• _CHALLENGE_:
Write out the whole listing again, exactly.

• _RECORDED DATA_:
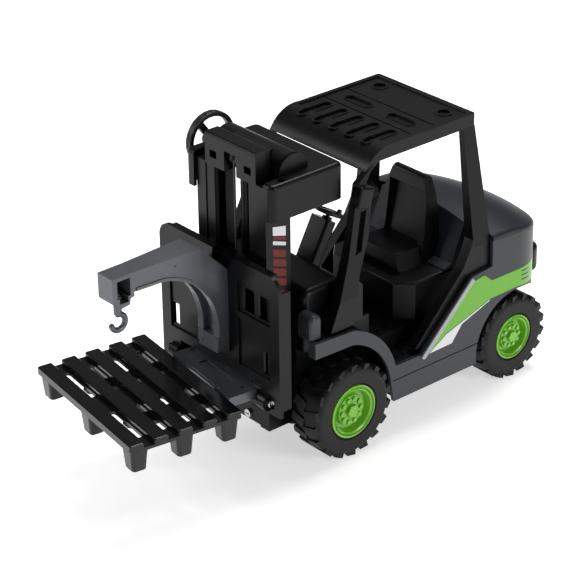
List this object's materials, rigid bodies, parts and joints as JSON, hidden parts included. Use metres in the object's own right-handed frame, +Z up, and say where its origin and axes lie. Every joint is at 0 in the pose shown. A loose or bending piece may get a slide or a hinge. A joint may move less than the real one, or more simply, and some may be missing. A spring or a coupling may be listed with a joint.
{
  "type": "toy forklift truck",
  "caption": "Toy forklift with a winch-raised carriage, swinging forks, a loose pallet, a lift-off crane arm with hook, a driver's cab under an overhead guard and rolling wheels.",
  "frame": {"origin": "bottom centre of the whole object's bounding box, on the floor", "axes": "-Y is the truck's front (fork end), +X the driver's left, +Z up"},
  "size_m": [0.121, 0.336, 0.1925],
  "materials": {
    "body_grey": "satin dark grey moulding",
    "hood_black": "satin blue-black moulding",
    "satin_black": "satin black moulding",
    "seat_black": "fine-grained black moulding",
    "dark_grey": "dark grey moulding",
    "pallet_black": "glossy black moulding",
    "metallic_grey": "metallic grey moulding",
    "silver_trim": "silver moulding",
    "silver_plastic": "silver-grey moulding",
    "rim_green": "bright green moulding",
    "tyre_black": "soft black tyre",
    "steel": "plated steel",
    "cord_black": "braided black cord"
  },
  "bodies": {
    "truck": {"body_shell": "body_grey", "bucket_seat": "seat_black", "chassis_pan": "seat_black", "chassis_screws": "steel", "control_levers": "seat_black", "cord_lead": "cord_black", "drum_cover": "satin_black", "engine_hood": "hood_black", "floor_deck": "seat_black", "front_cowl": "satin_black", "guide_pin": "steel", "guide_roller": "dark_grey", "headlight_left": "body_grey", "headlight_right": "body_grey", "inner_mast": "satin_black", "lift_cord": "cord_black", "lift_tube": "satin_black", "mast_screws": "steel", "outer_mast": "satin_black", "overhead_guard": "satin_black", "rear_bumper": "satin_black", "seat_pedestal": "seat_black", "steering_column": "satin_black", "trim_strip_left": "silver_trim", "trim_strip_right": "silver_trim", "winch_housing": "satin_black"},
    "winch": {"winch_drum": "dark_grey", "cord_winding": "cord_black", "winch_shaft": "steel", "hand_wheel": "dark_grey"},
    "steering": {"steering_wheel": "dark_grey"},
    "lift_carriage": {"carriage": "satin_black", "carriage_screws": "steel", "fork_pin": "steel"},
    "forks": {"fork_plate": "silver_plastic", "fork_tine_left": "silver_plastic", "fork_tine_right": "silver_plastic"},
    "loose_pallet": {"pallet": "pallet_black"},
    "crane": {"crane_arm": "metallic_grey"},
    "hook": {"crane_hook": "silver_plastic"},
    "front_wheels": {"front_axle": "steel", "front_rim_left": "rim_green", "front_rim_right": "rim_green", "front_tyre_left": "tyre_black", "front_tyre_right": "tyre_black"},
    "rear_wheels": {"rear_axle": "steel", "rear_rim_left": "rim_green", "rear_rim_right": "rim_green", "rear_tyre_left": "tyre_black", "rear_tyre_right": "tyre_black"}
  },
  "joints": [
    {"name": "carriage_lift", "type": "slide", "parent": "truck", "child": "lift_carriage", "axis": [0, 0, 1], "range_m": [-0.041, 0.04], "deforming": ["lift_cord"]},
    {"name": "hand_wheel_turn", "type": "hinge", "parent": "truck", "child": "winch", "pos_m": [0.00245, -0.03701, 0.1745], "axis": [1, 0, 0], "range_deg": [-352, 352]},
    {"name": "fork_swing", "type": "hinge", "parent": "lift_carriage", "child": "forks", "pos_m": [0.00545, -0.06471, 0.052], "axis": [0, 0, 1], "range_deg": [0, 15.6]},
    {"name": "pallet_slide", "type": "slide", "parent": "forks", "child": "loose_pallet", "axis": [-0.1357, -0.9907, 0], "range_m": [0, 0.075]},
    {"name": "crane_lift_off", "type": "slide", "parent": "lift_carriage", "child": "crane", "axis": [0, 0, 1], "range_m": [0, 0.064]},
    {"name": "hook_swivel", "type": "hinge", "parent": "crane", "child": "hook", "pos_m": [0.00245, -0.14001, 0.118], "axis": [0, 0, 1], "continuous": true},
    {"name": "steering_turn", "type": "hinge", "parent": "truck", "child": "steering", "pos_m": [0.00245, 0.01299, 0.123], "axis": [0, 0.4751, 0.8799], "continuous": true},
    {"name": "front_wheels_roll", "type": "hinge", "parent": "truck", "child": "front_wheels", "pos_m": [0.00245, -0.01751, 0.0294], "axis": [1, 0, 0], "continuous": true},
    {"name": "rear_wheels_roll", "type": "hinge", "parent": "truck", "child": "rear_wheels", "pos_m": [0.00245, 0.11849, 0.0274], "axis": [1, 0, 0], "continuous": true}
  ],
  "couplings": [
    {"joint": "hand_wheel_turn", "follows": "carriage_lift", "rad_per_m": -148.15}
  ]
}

• _WRITTEN RESPONSE_:
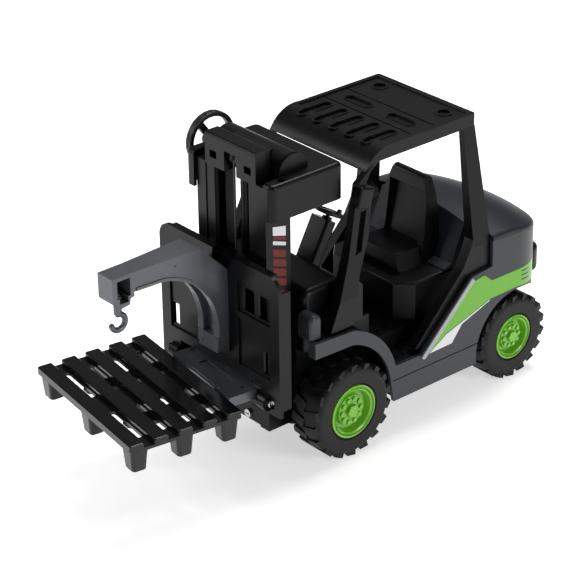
List this object's materials, rigid bodies, parts and joints as JSON, hidden parts included. Use metres in the object's own right-handed frame, +Z up, and say where its origin and axes lie. Every joint is at 0 in the pose shown. A loose or bending piece may get a slide or a hinge. A joint may move less than the real one, or more simply, and some may be missing. A spring or a coupling may be listed with a joint.
{
  "type": "toy forklift truck",
  "caption": "Toy forklift with a winch-raised carriage, swinging forks, a loose pallet, a lift-off crane arm with hook, a driver's cab under an overhead guard and rolling wheels.",
  "frame": {"origin": "bottom centre of the whole object's bounding box, on the floor", "axes": "-Y is the truck's front (fork end), +X the driver's left, +Z up"},
  "size_m": [0.121, 0.336, 0.1925],
  "materials": {
    "body_grey": "satin dark grey moulding",
    "hood_black": "satin blue-black moulding",
    "satin_black": "satin black moulding",
    "seat_black": "fine-grained black moulding",
    "dark_grey": "dark grey moulding",
    "pallet_black": "glossy black moulding",
    "metallic_grey": "metallic grey moulding",
    "silver_trim": "silver moulding",
    "silver_plastic": "silver-grey moulding",
    "rim_green": "bright green moulding",
    "tyre_black": "soft black tyre",
    "steel": "plated steel",
    "cord_black": "braided black cord"
  },
  "bodies": {
    "truck": {"body_shell": "body_grey", "bucket_seat": "seat_black", "chassis_pan": "seat_black", "chassis_screws": "steel", "control_levers": "seat_black", "cord_lead": "cord_black", "drum_cover": "satin_black", "engine_hood": "hood_black", "floor_deck": "seat_black", "front_cowl": "satin_black", "guide_pin": "steel", "guide_roller": "dark_grey", "headlight_left": "body_grey", "headlight_right": "body_grey", "inner_mast": "satin_black", "lift_cord": "cord_black", "lift_tube": "satin_black", "mast_screws": "steel", "outer_mast": "satin_black", "overhead_guard": "satin_black", "rear_bumper": "satin_black", "seat_pedestal": "seat_black", "steering_column": "satin_black", "trim_strip_left": "silver_trim", "trim_strip_right": "silver_trim", "winch_housing": "satin_black"},
    "winch": {"winch_drum": "dark_grey", "cord_winding": "cord_black", "winch_shaft": "steel", "hand_wheel": "dark_grey"},
    "steering": {"steering_wheel": "dark_grey"},
    "lift_carriage": {"carriage": "satin_black", "carriage_screws": "steel", "fork_pin": "steel"},
    "forks": {"fork_plate": "silver_plastic", "fork_tine_left": "silver_plastic", "fork_tine_right": "silver_plastic"},
    "loose_pallet": {"pallet": "pallet_black"},
    "crane": {"crane_arm": "metallic_grey"},
    "hook": {"crane_hook": "silver_plastic"},
    "front_wheels": {"front_axle": "steel", "front_rim_left": "rim_green", "front_rim_right": "rim_green", "front_tyre_left": "tyre_black", "front_tyre_right": "tyre_black"},
    "rear_wheels": {"rear_axle": "steel", "rear_rim_left": "rim_green", "rear_rim_right": "rim_green", "rear_tyre_left": "tyre_black", "rear_tyre_right": "tyre_black"}
  },
  "joints": [
    {"name": "carriage_lift", "type": "slide", "parent": "truck", "child": "lift_carriage", "axis": [0, 0, 1], "range_m": [-0.041, 0.04], "deforming": ["lift_cord"]},
    {"name": "hand_wheel_turn", "type": "hinge", "parent": "truck", "child": "winch", "pos_m": [0.00245, -0.03701, 0.1745], "axis": [1, 0, 0], "range_deg": [-352, 352]},
    {"name": "fork_swing", "type": "hinge", "parent": "lift_carriage", "child": "forks", "pos_m": [0.00545, -0.06471, 0.052], "axis": [0, 0, 1], "range_deg": [0, 15.6]},
    {"name": "pallet_slide", "type": "slide", "parent": "forks", "child": "loose_pallet", "axis": [-0.1357, -0.9907, 0], "range_m": [0, 0.075]},
    {"name": "crane_lift_off", "type": "slide", "parent": "lift_carriage", "child": "crane", "axis": [0, 0, 1], "range_m": [0, 0.064]},
    {"name": "hook_swivel", "type": "hinge", "parent": "crane", "child": "hook", "pos_m": [0.00245, -0.14001, 0.118], "axis": [0, 0, 1], "continuous": true},
    {"name": "steering_turn", "type": "hinge", "parent": "truck", "child": "steering", "pos_m": [0.00245, 0.01299, 0.123], "axis": [0, 0.4751, 0.8799], "continuous": true},
    {"name": "front_wheels_roll", "type": "hinge", "parent": "truck", "child": "front_wheels", "pos_m": [0.00245, -0.01751, 0.0294], "axis": [1, 0, 0], "continuous": true},
    {"name": "rear_wheels_roll", "type": "hinge", "parent": "truck", "child": "rear_wheels", "pos_m": [0.00245, 0.11849, 0.0274], "axis": [1, 0, 0], "continuous": true}
  ],
  "couplings": [
    {"joint": "hand_wheel_turn", "follows": "carriage_lift", "rad_per_m": -148.15}
  ]
}